Revived patients share life-after-death experiences
It’s not a deathbed myth: Our lives really do flash before our eyes when we die, according to a new report from the NYU Grossman School of Medicine.
“I remember seeing my dad,” said one patient after flatlining.
“I caught glimpses of my life and felt pride, love, joy and sadness, all pouring into me,” recalled another after being pulled back from the brink.
“I do remember a being of light … standing near me. It was looming over me like a great tower of strength, yet radiating only warmth and love,” a third survivor shared.
These and many other haunting recollections were described by cardiac arrest patients who underwent cardiopulmonary resuscitation (CPR) as they hovered on death’s doorstep.
Typically, doctors have assumed there is little to no brain activity after about 10 minutes of cardiac arrest, when the heart stops beating, depriving the brain of oxygen.
However, the new research from NYU Grossman turns that misconception on its head.
“There are signs of normal and near normal brain activity found up to an hour into resuscitation,” Dr. Sam Parnia, an associate professor of medicine at NYU Langone Health, told The Post in a wide-ranging interview.
“We were not only able to show the markers of lucid consciousness — we were also able to show that these experiences are unique and universal. They’re different from dreams, illusions and delusions.”
Parnia is the lead author of a study published this week in the journal Resuscitation that studied brain activity and awareness among 53 patients who survived cardiac arrest at 25 hospitals, mostly in the US and UK.
The researchers were able to show that the brain is surprisingly more durable than most doctors had previously believed.
“Our brain is very robust,” and “is more resilient to oxygen deprivation” than expected, said Parnia, adding that the organ “can restore itself and have markers of normal brain activity.”
Of the 53 patients in the study, almost 40% reported having memories or conscious thoughts. Patients in the study asked that their identities not be revealed for privacy reasons.
The patients also had spikes in the gamma, delta, theta, alpha and beta brain waves associated with higher mental function, as recorded by an electroencephalogram (EEG), a technology that records brain activity with electrodes.
“There is a narrative arc in people who are having a near-death experience,” Parnia said of the common themes that survivors recalled. “Their consciousness becomes heightened, more vivid and more sharp.”
One of the most common shared experiences among people who have been revived following cardiac arrest is a 360-degree awareness of the space around them.

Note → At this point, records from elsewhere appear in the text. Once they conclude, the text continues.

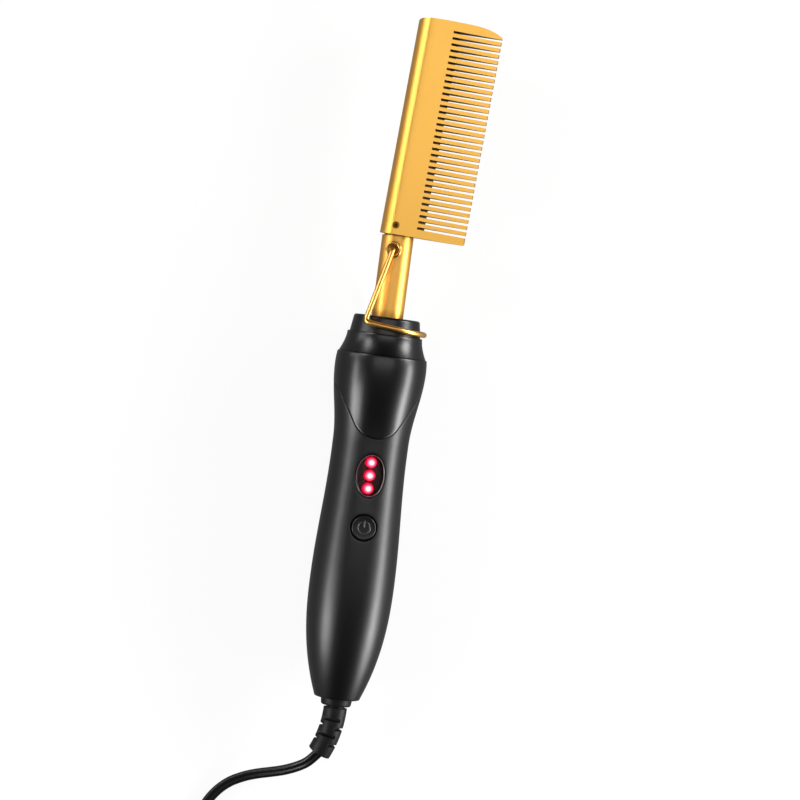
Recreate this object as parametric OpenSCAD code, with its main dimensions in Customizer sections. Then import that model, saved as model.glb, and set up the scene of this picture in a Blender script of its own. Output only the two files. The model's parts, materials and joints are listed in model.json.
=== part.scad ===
// Electric hot comb, lying on its back with the teeth to +X and the head towards +Y.
// Each piece is modelled upright, with Z along the handle, the front at -Y and the handle's end at Z = 0.

/* [Comb head] */
// Length of the head along its back
head_l = 92.2; // [70:0.1:110]
// Radius of the round back of the head
spine_r = 7.85; // [7.4:0.05:10]
// Reach of the teeth from the middle of the round back
tip_reach = 28.3; // [22:0.1:36]
// Thickness of the teeth at their tips
tip_t = 2.4; // [1.6:0.1:4]
// Distance from the middle of the round back to the bottom of the slots
slot_root = 9.4; // [8.5:0.1:14]
// Width of a slot between two teeth
slot_w = 1.05; // [0.6:0.05:1.6]
// Distance from one slot to the next
slot_pitch = 2.64; // [2.2:0.02:4]
// Height of the first slot above the lower edge of the head
slot_start = 4.3; // [3.5:0.1:8]
// Drop of the top edge from the back to the teeth
top_drop = 3; // [0:0.1:6]
// Lean of the head away from the line of the neck
head_lean = 3; // [0:0.5:6]
// Turn of the head and the neck about the handle
head_turn = 16; // [0:1:30]

/* [Heater] */
// Radius of the heating element
heater_r = 4.4; // [3:0.1:5]
// Length of the heating element
heater_l = 72; // [40:1:76]

/* [Neck] */
// Outer radius of the neck tube
neck_r = 6.7; // [6.2:0.05:7]
// Wall of the neck tube
neck_wall = 1; // [0.7:0.1:1.2]
// Length of the neck between the collar and the head
neck_l = 34.5; // [30:0.5:60]
// Radius of the stepped end that goes into the head
spigot_r = 5.8; // [5:0.05:6.2]
// Depth to which the stepped end goes into the head
spigot_l = 12; // [8:0.5:16]

/* [Stand] */
// Radius of the stand's wire
wire_r = 1.15; // [0.8:0.05:1.2]
// Distance from the stand's pivot up to the head
pivot_drop = 6; // [5:0.1:10]
// Radius of the round foot of the stand
foot_r = 16.4; // [16.4:0.1:20]
// Distance from the pivot to the stand's two lower corners
leg_drop = 31.6; // [30.8:0.1:33]
// Extra drop of the far end of the foot
foot_drop = 2.4; // [0:0.1:2.6]
// How far the legs stand back from the pivot
leg_back = 6.3; // [3:0.05:8]
// Bend radius of the stand's lower corners
corner_bend = 2.5; // [2:0.1:4]
// Outer radius of the hollow rivets that the stand's ends turn in
rivet_r = 1.9; // [1.8:0.05:2.2]

/* [Handle] */
// Height of the shoulder, where the collar starts
shoulder_z = 146.4; // [142:0.1:160]
// Radius of the shoulder
shoulder_r = 18.95; // [18.5:0.05:19.4]
// Radius of the handle at its bulge
bulge_r = 19.4; // [19.4:0.1:22]
// Radius of the waist
waist_r = 16.05; // [15.6:0.05:17]
// Radius of the belly
belly_r = 17.95; // [17.4:0.05:19]
// Radius of the handle's end
end_r = 9.9; // [9:0.1:12]
// Wall of the handle
shell_wall = 2.2; // [1.8:0.1:2.4]
// Length of the collar's sleeve, from the shoulder down to the end of its tongue
sleeve_l = 35.1; // [34:0.1:37]

/* [Collar] */
// Height of the flared collar ring
ring_h = 8.5; // [7:0.1:10]
// Height of the cap above the collar ring
cap_h = 7.5; // [6:0.1:8]
// Radius of the cap at its foot
cap_r = 15; // [14.4:0.05:15]

/* [Window and button] */
// Height of the middle of the window
window_z = 95.7; // [94:0.1:97]
// Half of the window's width
window_a = 6.2; // [6:0.1:7]
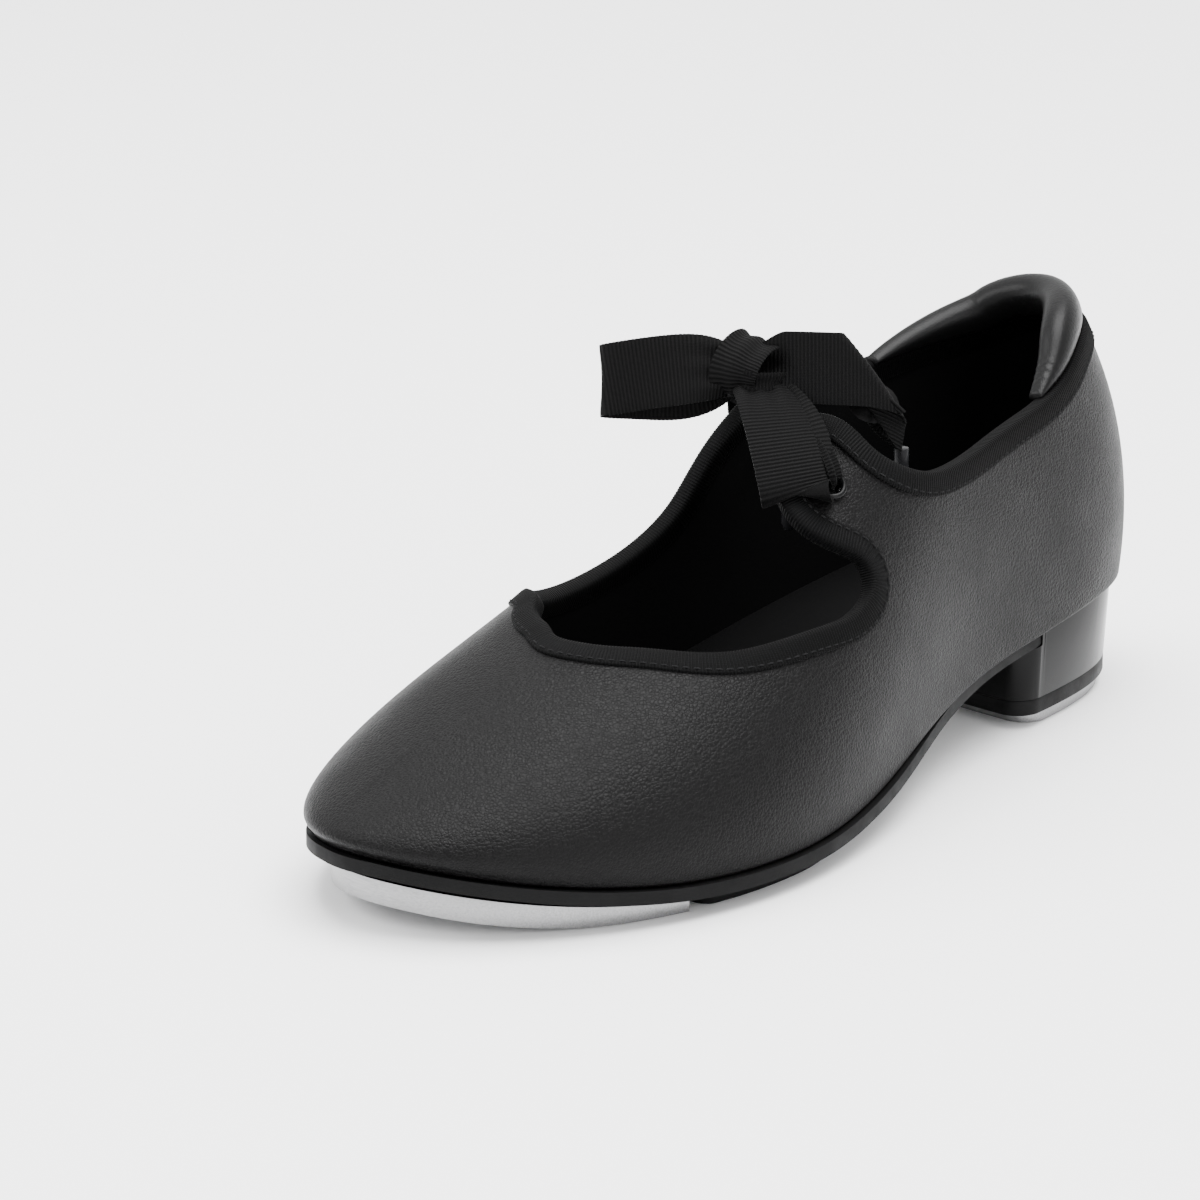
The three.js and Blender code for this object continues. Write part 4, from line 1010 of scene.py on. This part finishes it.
def cylinder_piece(name, x, y, low, high, radius, low_radius=None):
    """A round bar or cone standing along z, in layout millimetres."""
    deselect_all()
    place = seat((x, y, (low + high) / 2))
    foot = radius if low_radius is None else low_radius
    bpy.ops.mesh.primitive_cone_add(vertices=SCREW_SIDES, radius1=foot / 1000, radius2=radius / 1000,
                                    depth=(high - low) / 1000, location=tuple(place))
    piece = bpy.context.active_object
    piece.name = piece.data.name = name
    bpy.ops.object.transform_apply(location=True, rotation=True, scale=True)
    return piece


def cut_away(piece, tool):
    make_active(piece)
    boolean = piece.modifiers.new("cut", "BOOLEAN")
    boolean.operation = "DIFFERENCE"
    boolean.solver = "EXACT"
    boolean.object = tool
    bpy.ops.object.modifier_apply(modifier="cut")
    bpy.data.objects.remove(tool, do_unlink=True)


def countersink(piece, x, y, head):
    wide = SCREW_HEAD_RADIUS + SCREW_CLEARANCE
    bore = SCREW_SHANK_RADIUS + SCREW_CLEARANCE
    cut_away(piece, cylinder_piece("sink_mouth", x, y, head - 6, head + 0.001, wide))
    cut_away(piece, cylinder_piece("sink_cone", x, y, head, head + SCREW_HEAD_HEIGHT, bore, wide))
    cut_away(piece, cylinder_piece("sink_hole", x, y, head + 1, head + 14, bore))


def screw_piece(name, node, x, y, head):
    """A countersunk screw with a cross recess in its face, head down."""
    piece = cylinder_piece(name, x, y, head, head + SCREW_HEAD_HEIGHT, SCREW_SHANK_RADIUS, SCREW_HEAD_RADIUS)
    place = seat((x, y, head))
    for turn in (0.4, 0.4 + math.pi / 2):
        deselect_all()
        bpy.ops.mesh.primitive_cube_add(size=0.001, location=tuple(place), rotation=(0, 0, turn), scale=RECESS)
        cut_away(piece, bpy.context.active_object)
    shank = cylinder_piece("screw_shank", x, y, head + SCREW_HEAD_HEIGHT - 0.01, head + 5.5, SCREW_SHANK_RADIUS)
    make_active(piece)
    shank.select_set(True)
    bpy.ops.object.join()
    soften_edges(piece, 0.1, 1, 40)
    finish_piece(piece, STEEL, [node], 35)


def screw_on(tap, end, screws, head):
    """Countersinks a tap, finishes it and adds its screws; head gives the height of a screw's face."""
    for x, y in screws:
        countersink(tap, x, y, head(y))
    finish_piece(tap, ALUMINIUM, [f"{end}_tap"], 35)
    for number, (x, y) in enumerate(screws, 1):
        screw_piece(f"{end}_screw_{number}", f"{end}_tap_screw_{number}", x, y, head(y))


def toe_head(y):
    return float(tap_bottom(y)) + SCREW_SINK + (0.5 if y < TAP_FLAT_START else 0)


toe_tap = plate_piece("aluminium_toe_tap", plate_net("toe", TOE_TAP_END, TAP_INSET, 70, 22),
                      lambda y: outsole_bottom(y) - 2 * GAP - TAP_BOARD_THICKNESS, tap_bottom, 0.45)
screw_on(toe_tap, "toe", TOE_SCREWS, toe_head)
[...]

“In death, they have a perception that they are separate from their body,” Parnia said, “and then they can move around. But they’re in that [hospital] room and they’re gathering information. They felt that they were fully conscious.”
In that state of awareness, they’re often observing doctors and nurses working to save their lives, but their observation is completely placid and free of fear or distress.
And, yes, many people actually do see their lives pass before their eyes, much like in stories from folklore and popular media.
“Somehow in death their entire life come to the fore,” said Parnia. “It’s a deep, purposeful and meaningful reevaluation of their lives.”
This review of their lives isn’t in any particular order, Parnia said, but more of a dive into morality and ethics. “It’s not a chronology. It’s a purposeful reevaluation of the things that we strive for in life, like a promotion at work.
“What becomes a primary reality is how we treat other people,” added Parnia, who is also director of critical care and resuscitation research at NYU Langone. “It’s not random flashbacks. There’s so much more.”
Another common theme is the sense of arriving at a place that feels utterly familiar: home. “Somewhere that they feel they recognize, and are going back to. They continue on the rest of this journey to a place that they feel is like home,” Parnia said.
“What’s interesting is that this is universal, in the US and in other countries.”
Science doesn’t yet fully understand how or why these common experiences occur, but Parnia believes the brain’s normal operating focus, which gets us through the day, becomes relaxed and “disinhibited” during near-death experiences.
“Normally there are braking systems that keep us from accessing all aspects of our brain,” Parnia explained. “The rest of the functions of your brain are dampened.”
But, “as the brain shuts down, as a defense mechanism to preserve itself [during cardiac arrest], the brakes are off.”
That’s when people “get activation of other parts of the brain that have been dormant. You get access to your entire consciousness and things that you normally can’t access, all of your emotions, feelings, thoughts and memories.
“These are not hallucinations. These are very real experiences that occur in death,” Parnia added.
The research being conducted at NYU Langone and other research centers represents a breakthrough in resuscitation, a specialty that has lagged behind other areas of medical research.
Resuscitation survival rates are frustratingly low, Parnia explained. “Our survival rate is not very good,” in part because technologies haven’t advanced much since 1960, when CPR was invented. “That’s how we feel in the world of resuscitation.”
Meanwhile, he and others now hope “we finally managed to understand what happens in death.”